交差点から少し離れたところに國學院大學の横断幕が見える。さりげなく近くで応援させてもらおうか、と思い、ちょっと寄ってみる。
「あ、千葉先生じゃないですか!」
國學院の野球部監督のS先生がいた。良かった、知り合いがいた。旅の途中で友だちに再会した気分だ。新年のご挨拶をしたら、なんと「ちょうどいいところへ来てくださった。先生も旗を持ってください」と大きな旗を任された。
「先生なの?」
「先生が、わざわざ来てくれたの?」
周囲の方々から声をかけられる。こういうとき「本職は高校の教員なんです。今、國學院には非常勤講師として週に一度だけ行っています」なんていう長ったらしい説明はいらない。
「はい。一緒に応援させてください」
こう答えるしかない。
今、國學院の3年生だという若者がいる。ご子息が二人とも國學院を卒業したというご夫婦がいる。國學院の近くの会社に勤めていたという人もいる。とにかくみなさん、熱い。
「あと十分ほどで選手が来ます」
タブレットでテレビ放送をチェックしている方が、声をかけてくれる。旗を持つ手に力がこもる。

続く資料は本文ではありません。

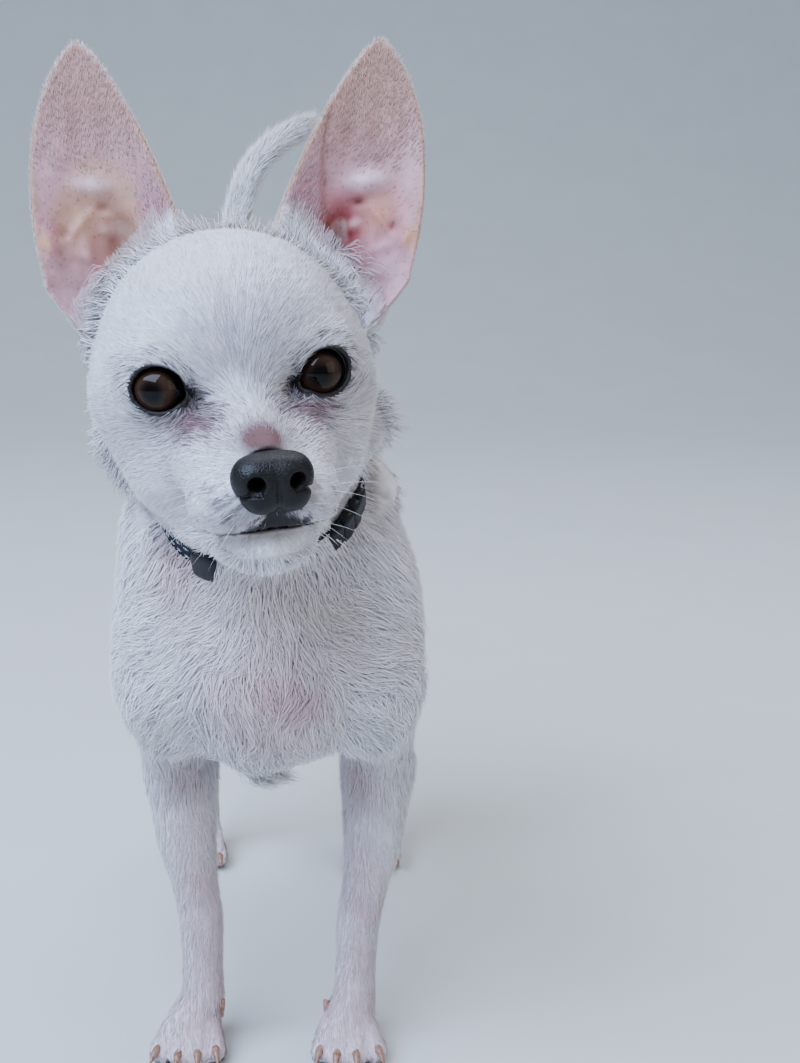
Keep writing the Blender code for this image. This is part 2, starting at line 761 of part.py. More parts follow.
def cut_out(item, cutter):
    boolean(item, cutter, "DIFFERENCE")
    remove(cutter)


for item in list(bpy.data.objects):
    bpy.data.objects.remove(item)

body = add_object("torso", mesh_of(body_field, (-92, -196, -8), (74, 186, 392), GRID))
thinned(body, BODY_TRIANGLES)

# Everything under the floor goes, which leaves the small flats that the dog stands on.
cut_out(body, prism([(-220, -30), (220, -30), (220, 0), (-220, 0)], (-120, 120), body_frame, 0))

tail = part_off(body, "tail", [(112, 222), (146, 196), (200, 196), (200, 396), (112, 396)], (-70, 40), body_frame)

# The head comes off along a slope from the throat to the nape, and the ears come off the head.
head_outline = [(-210, 147.3), (-10, 300.2), (-10, 420), (-210, 420)]
head = part_off(body, "head", head_outline, (-120, 120), body_frame)
ears = []
for side, name in ((-1, "ear_right"), (1, "ear_left")):
    outline = [(-30, 25.3), (45, -34.6), (62, -34.6), (62, 100), (-30, 100)]
    ears.append(part_off(head, name, outline, (-48, 34), ear_cut_frame(side)))
jaw_outline = [(-72, -38.5), (-44, -38.5), (-28, -39), (-14, -37), (-8, -46), (-10, -78), (-72, -78)]
jaw = part_off(head, "jaw", jaw_outline, (-45, 45), from_head)

# Nose leather and eyes, each with the head hollowed round it.
nose_low = from_head(NOSE_CENTRE) - 19
nose_high = from_head(NOSE_CENTRE) + 19
nose = add_object("nose", mesh_of(nose_field, nose_low, nose_high, 0.65))
thinned(nose, 700)
nose_bed = add_object("nose_bed", mesh_of(lambda p: nose_block_field(p) - GAP, nose_low, nose_high, 0.9))
thinned(nose_bed, 280)
cut_out(head, nose_bed)
eyes = []
for side, name in ((-1, "eye_right"), (1, "eye_left")):
    centre = from_head(eye_centre(side))
    cut_out(head, ball("socket", centre, EYE_RADIUS + 2 * GAP))
    eyes.append(ball(name, centre, EYE_RADIUS))

# Collar, slightly sunk into the coat
collar = collar_ring("collar", -0.9, COLLAR_THICKNESS, COLLAR_WIDTH / 2)
cut_out(body, collar_ring("bed", -0.9 - GAP, COLLAR_THICKNESS + 6, COLLAR_WIDTH / 2 + GAP))
neck_outline = [(-190, 124.9), (10, 277.9), (10, 330), (-190, 330)]
neck = part_off(body, "neck", neck_outline, (-120, 120), body_frame)

# Legs and paws
legs = []
for side, word in ((-1, "right"), (1, "left")):
    across = (REAR_SHIFT + 8, 100) if side > 0 else (-110, REAR_SHIFT - 8)
    thigh = [(30, 148), (60, 168), (84, 186), (120, 180), (190, 158), (190, -20), (30, -20)]
    hind = part_off(body, "hindleg_" + word, thigh, across, body_frame)
    across = (5, 90) if side > 0 else (-90, -5)
    fore = part_off(body, "foreleg_" + word, [(-130, 113), (-10, 108), (-10, -20), (-130, -20)], across, body_frame)
    for leg, front, name in ((hind, False, "paw_hind_"), (fore, True, "paw_front_")):
        low = [(-150, 25), (190, 25), (190, -20), (-150, -20)]
        paw = part_off(leg, name + word, low, (-120, 120), body_frame)
        add_claws(paw, side, front)
        legs += [leg, paw]
croup = part_off(body, "croup", [(62, 100), (70, 260), (200, 260), (200, 100)], (-120, 120), body_frame)

for item in [body, croup, neck, head, jaw, tail, *legs]:
    largest_body(item)
    paint(item, item.name + " coat", COAT, 0.85)
for item in ears:
    paint(item, item.name + " skin", EAR_COAT, 0.7)
for item in eyes:
    paint(item, item.name + " cornea", EYE_BROWN, 0.08)
paint(nose, "nose leather", LEATHER_BLACK, 0.35)
paint(collar, "collar webbing", WEBBING_NAVY, 0.6)
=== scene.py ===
"""A standing smooth-coated white chihuahua, life size, as a still museum model.

The solids of the frame give its size and place. Over them lies one skin, worked out from the same masses of
bone and muscle, and on the skin grows the coat, tuft by tuft. Lengths in the forms below are millimetres,
+X is the dog's left, -Y the way it faces and +Z up.
"""

import math

import bpy
import numpy as np
from mathutils import Matrix, Vector
from mathutils.bvhtree import BVHTree


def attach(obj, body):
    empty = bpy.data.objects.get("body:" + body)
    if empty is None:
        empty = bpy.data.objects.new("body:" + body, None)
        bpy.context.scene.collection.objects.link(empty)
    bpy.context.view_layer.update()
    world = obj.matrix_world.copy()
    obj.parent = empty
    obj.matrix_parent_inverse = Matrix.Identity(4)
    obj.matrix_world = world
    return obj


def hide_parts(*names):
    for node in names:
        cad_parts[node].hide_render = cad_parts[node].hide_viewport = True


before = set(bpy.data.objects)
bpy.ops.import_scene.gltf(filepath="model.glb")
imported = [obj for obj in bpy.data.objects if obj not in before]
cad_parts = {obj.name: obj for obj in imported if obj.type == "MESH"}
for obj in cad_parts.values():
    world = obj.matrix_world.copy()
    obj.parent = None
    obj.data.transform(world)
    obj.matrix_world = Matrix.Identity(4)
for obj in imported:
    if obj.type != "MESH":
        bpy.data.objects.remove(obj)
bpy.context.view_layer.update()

# Skin. One hide drawn over skull, ribs and limbs: thin and bare inside the ears and round the eyes, and
# thicker under the coat. It is worked out as one distance field blended from named masses, and is meshed
# finely on the head and more coarsely on the body, with the join hidden under the collar.


def ellipsoid(p, centre, radii):
    """Distance to a rounded mass, close enough near its face."""
    q = p - np.asarray(centre, dtype=float)
    k0 = np.linalg.norm(q / radii, axis=1)
    k1 = np.linalg.norm(q / np.square(radii), axis=1)
    return k0 * (k0 - 1.0) / np.maximum(k1, 1e-6)


def tapered(p, a, b, ra, rb):
    """Distance to a rod from a to b, with a radius at each end."""
    a = np.asarray(a, dtype=float)
    ab = np.asarray(b, dtype=float) - a
    t = np.clip((p - a) @ ab / (ab @ ab), 0.0, 1.0)
    return np.linalg.norm(p - a - t[:, None] * ab, axis=1) - (ra + (rb - ra) * t)


def join(a, b, k):
    """Two forms as one, with a soft fillet k mm deep between them."""
    h = np.clip(0.5 + 0.5 * (b - a) / k, 0.0, 1.0)
    return b + (a - b) * h - k * h * (1.0 - h)


def carve(a, b, k):
    """The first form with the second cut out of it, its edge rounded."""
    return -join(-a, b, k)


def rise(x, low, high):
    """A smooth step from 0 at low to 1 at high."""
    t = np.clip((x - low) / (high - low), 0.0, 1.0)
    return t * t * (3.0 - 2.0 * t)


def hill(x, middle, width):
    """1 at a value and fading to 0 on both sides of it."""
    return np.exp(-np.square((x - middle) / width))


def spot(q, centre, radii):
    """1 at a place and fading to 0 away from it."""
    return np.exp(-np.sum(np.square((q - np.asarray(centre, dtype=float)) / radii), axis=1))


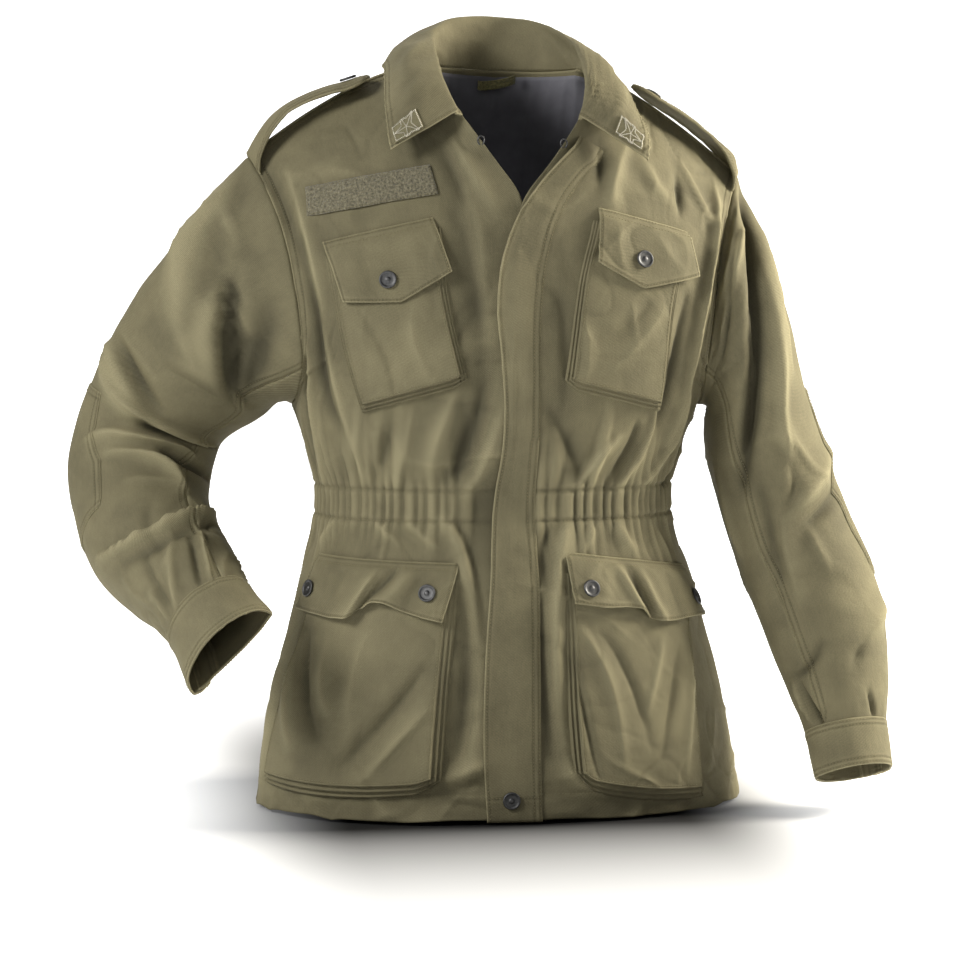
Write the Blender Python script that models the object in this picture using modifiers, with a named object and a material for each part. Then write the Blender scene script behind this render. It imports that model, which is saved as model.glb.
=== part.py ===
"""Field jacket: a drill cotton shell filled out as if worn, with open neck, cuffs and hem.

Sizes are in millimetres and become metres when a mesh is made. +Z is up, the front faces -Y and
+X is the wearer's left. The origin lies inside the shoulders, where a wearer would carry it.
"""

import math

import bpy
import numpy as np
from mathutils import Matrix, Vector

MM = 0.001

# Cloth and seams
CLOTH = 1.6            # shell wall: drill cotton with its seam allowances
TRIM_CLOTH = 1.4       # pockets, flaps, tape and patches
COLLAR_CLOTH = 2.4     # two layers and interlining
SEAM_TUCK = 0.22       # each panel stops this far short of the seam line
SHOULDER_TILT = 0.037  # the right shoulder stands a little higher than the left one

# Heights of the main levels
HEM = -700.0
ARMPIT = -305.0
TOP = 0.0              # level name of the shoulder seam

# Sideways sway of the whole jacket at each height
SWAY = [
    # z      x
    (-700.0, -1.0),
    (-650.0, -4.0),
    (-590.0, -5.0),
    (-500.0, -4.0),
    (-396.0, -6.0),
    (-300.0, -4.0),
    (100.0, -4.0),
]

# Body of the jacket below the arms: half width, front depth, back depth at each level
BODY = [
    # level  half_width  front  back   side_pull  front_pull  back_pull
    (-700.0, 243.0, 148.0, 160.0, 94.0, 156.0, 150.0),
    (-660.0, 236.0, 149.0, 160.0, 94.0, 153.0, 148.0),
    (-600.0, 224.0, 146.0, 157.0, 92.0, 143.0, 140.0),
    (-540.0, 208.0, 143.0, 153.0, 90.0, 132.0, 130.0),
    (-500.0, 199.0, 140.0, 148.0, 88.0, 125.0, 124.0),
    (-460.0, 190.0, 134.0, 138.0, 84.0, 118.0, 118.0),
    (-430.0, 180.0, 124.0, 122.0, 77.0, 112.0, 112.0),
    (-411.0, 176.0, 119.0, 113.0, 74.0, 109.0, 109.0),
    (-381.0, 176.0, 118.0, 110.0, 73.0, 109.0, 109.0),
    (-350.0, 187.0, 124.0, 115.0, 77.0, 115.0, 116.0),
    (-305.0, 204.0, 131.0, 124.0, 82.0, 126.0, 126.0),
]

# Armhole, from the armpit (share 0) to the shoulder tip (share 1), wearer's left side
ARMHOLE_FRONT = [
    # share  x      y      z
    (0.0, 204.0, 0.0, -305.0),
    (0.125, 201.0, -37.0, -294.0),
    (0.25, 199.0, -66.0, -268.0),
    (0.375, 202.0, -78.0, -232.0),
    (0.5, 207.0, -76.0, -194.0),
    (0.625, 213.0, -65.0, -157.0),
    (0.75, 222.0, -47.0, -122.0),
    (0.875, 234.0, -22.0, -91.0),
    (1.0, 246.0, 6.0, -67.0),
]
ARMHOLE_BACK = [
    # share  x      y     z
    (0.0, 204.0, 0.0, -305.0),
    (0.125, 203.0, 36.0, -292.0),
    (0.25, 203.0, 62.0, -264.0),
    (0.375, 206.0, 76.0, -229.0),
    (0.5, 211.0, 80.0, -191.0),
    (0.625, 217.0, 74.0, -155.0),
    (0.75, 226.0, 57.0, -121.0),
    (0.875, 237.0, 31.0, -92.0),
    (1.0, 246.0, 6.0, -67.0),
]

# Front edge above the chest: centre line, then the open V, then the neck seam to the shoulder
NECK_SHIFT = 9.0       # the neck lies this much towards the wearer's left
FRONT_EDGE = [
    # share  x     y       z
    (0.0, 0.0, -131.0, -305.0),
    (0.125, 0.0, -133.0, -252.0),
    (0.25, 0.0, -132.0, -200.0),
    (0.375, 0.0, -126.0, -148.0),
    (0.5, 0.0, -115.0, -103.0),
    (0.625, 28.0, -103.0, -62.0),
    (0.75, 57.0, -88.0, -22.0),
    (0.875, 76.0, -52.0, 8.0),
    (1.0, 78.0, -8.0, 30.0),
]
BACK_EDGE = [
    # share  y      z
    (0.0, 124.0, -305.0),
    (0.25, 130.0, -222.0),
    (0.5, 128.0, -138.0),
    (0.75, 110.0, -54.0),
    (1.0, 66.0, 27.0),
]
SHOULDER_SEAM = [
    # share  x      y     z       from the shoulder tip to the neck
    (0.0, 246.0, 6.0, -67.0),
    (0.35, 184.0, 3.0, -21.0),
    (0.7, 124.0, 0.0, 14.0),
    (1.0, 78.0, -8.0, 30.0),
]
SHOULDER_SHARE = 2.0 / 3.0    # share of the half back's top edge that is shoulder seam

# Centre line of the front opening: it drifts towards the wearer's right below the chest
OPENING_LINE = [
    # level  x
    (-700.0, -5.0),
    (-460.0, -4.0),
    (-305.0, 0.0),
    (-200.0, 1.0),
    (-152.5, 9.0),
    (0.0, 9.0),
]

# Gathers of the elasticated waist: height of a gather at each level
GATHER_DEPTH = [
    # level  depth
    (-480.0, 0.0),
    (-455.0, 1.2),
    (-430.0, 2.8),
    (-411.0, 2.0),
    (-396.0, 3.2),
    (-381.0, 2.0),
    (-364.0, 3.0),
    (-340.0, 1.0),
    (-318.0, 0.0),
]
FRONT_GATHERS = 15
FRONT_GATHERED_SHARE = 0.8     # of the front's width, from the side seam
BACK_GATHERS_HALF = 9

# Drape folds of the body: a soft ridge (+) or trough (-) along a line from one place to another
BODY_FOLDS = [
    # piece    side  u0    level0   u1    level1   width  depth
    ("front", -1, 0.24, -55.0, 0.08, -250.0, 14.0, 7.0),
    ("front", -1, 0.16, -60.0, 0.03, -200.0, 10.0, -6.0),
    ("front", -1, 0.70, -70.0, 0.86, -230.0, 15.0, 6.0),
    ("front", -1, 0.80, -230.0, 0.72, -350.0, 15.0, -5.0),
    ("front", -1, 0.10, -250.0, 0.30, -352.0, 14.0, 5.0),
    ("front", 1, 0.30, -40.0, 0.06, -230.0, 14.0, 7.0),
    ("front", 1, 0.20, -60.0, 0.04, -180.0, 10.0, -6.0),
    ("front", 1, 0.79, -170.0, 0.81, -330.0, 12.0, 4.0),
    ("front", 1, 0.34, -265.0, 0.22, -345.0, 13.0, 5.0),
    ("front", -1, 0.86, -440.0, 0.84, -690.0, 20.0, -5.0),
    ("front", 1, 0.84, -440.0, 0.80, -690.0, 20.0, -5.0),
    ("front", -1, 0.05, -470.0, 0.10, -690.0, 24.0, 6.0),
    ("front", 1, 0.05, -470.0, 0.10, -690.0, 24.0, 6.0),
    ("back", -1, 0.35, -150.0, 0.10, -290.0, 18.0, 6.0),
    ("back", 1, 0.35, -140.0, 0.10, -285.0, 18.0, 6.0),
    ("back", -1, 0.62, -230.0, 0.45, -350.0, 20.0, -6.0),
    ("back", 1, 0.66, -240.0, 0.50, -350.0, 20.0, -6.0),
    ("back", -1, 0.55, -440.0, 0.50, -695.0, 26.0, 7.0),
    ("back", 1, 0.50, -440.0, 0.55, -695.0, 26.0, 7.0),
    ("back", -1, 0.20, -450.0, 0.22, -690.0, 22.0, -6.0),
    ("back", 1, 0.18, -450.0, 0.24, -690.0, 22.0, -6.0),
]

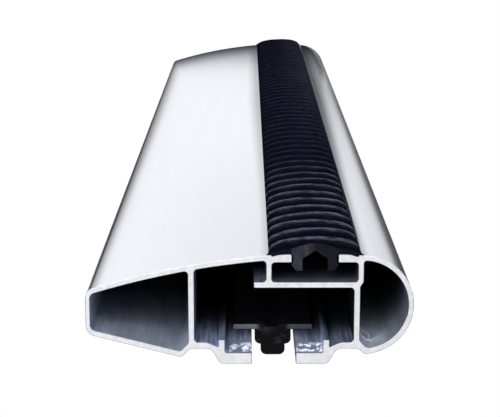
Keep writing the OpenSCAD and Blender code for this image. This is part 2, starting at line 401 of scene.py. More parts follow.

「もちろん國學院を応援するけれど、どの大学にも声をかけようね」
誰かが言う。もちろんだ、とうなずく。
「先頭の青山学院が来ました!」
「がんばれー」とか「ファイトー」とか、大声が湧きおこる。俺も声を張りあげるが、周囲の声が大きすぎて自分の声などはっきり聞こえない。
そして、選手は目の前を鮮やかに走りすぎていった。
だれよりも早く走れる男いてとうとう空に溶けていったの
東直子
「あ、もう行っちゃった!」
「でも、すぐ次が来ますよ」
この時点で國學院は3位。この区間のランナー・茂原くんが来たときには、旗も横断幕もぐんと高く掲げて、「國學院、茂原くん、ファイトー」と力の限り声を張りあげた。気持ちよかった。だが、これで終わりではない。
「また、すぐ次が来ますよ」
放送チェックの方の声に、われらが國學院大學応援チームは、またメガホンを構えた。そして、すべてのランナーに大声で「がんばれー」と言い続けたのだ。
みなさんお互いにお礼を言い合ってから解散。井土ヶ谷方面へと歩きだしたら、同じ方面の方が声をかけてくれた。
「先生、また来年も応援に来てくださいね」
「はい。もちろん。こちらこそよろしくお願いします」
そして二人で「いつか箱根に行って、復路の出発を応援したいですね」と夢を語り合い、お別れした。
國學院の関係者で良かった。読売新聞の関係者で良かった。自分が関係者だと思える場が多くなれば、きっと毎日はもっと面白くなる。いろいろな人とつながる可能性が広がる。
誰かを心から応援する機会を、これからも増やしたい。
千葉 聡 @CHIBASATO
1968年生まれ。横浜市立桜丘高校教諭。歌人。第41回短歌研究新人賞を受賞。生徒たちから「ちばさと」と呼ばれている。著書に『短歌は最強アイテム』『90秒の別世界』など。「短歌研究ジュニア」の編集長も務めています。
もうすぐセンター試験。試験当日、小さな保温水筒に温かい飲み物を入れて行くといい。それに、チョコレートを少し持って行くのもいいよ。体に気をつけて、みんなで一緒に乗り切ろう!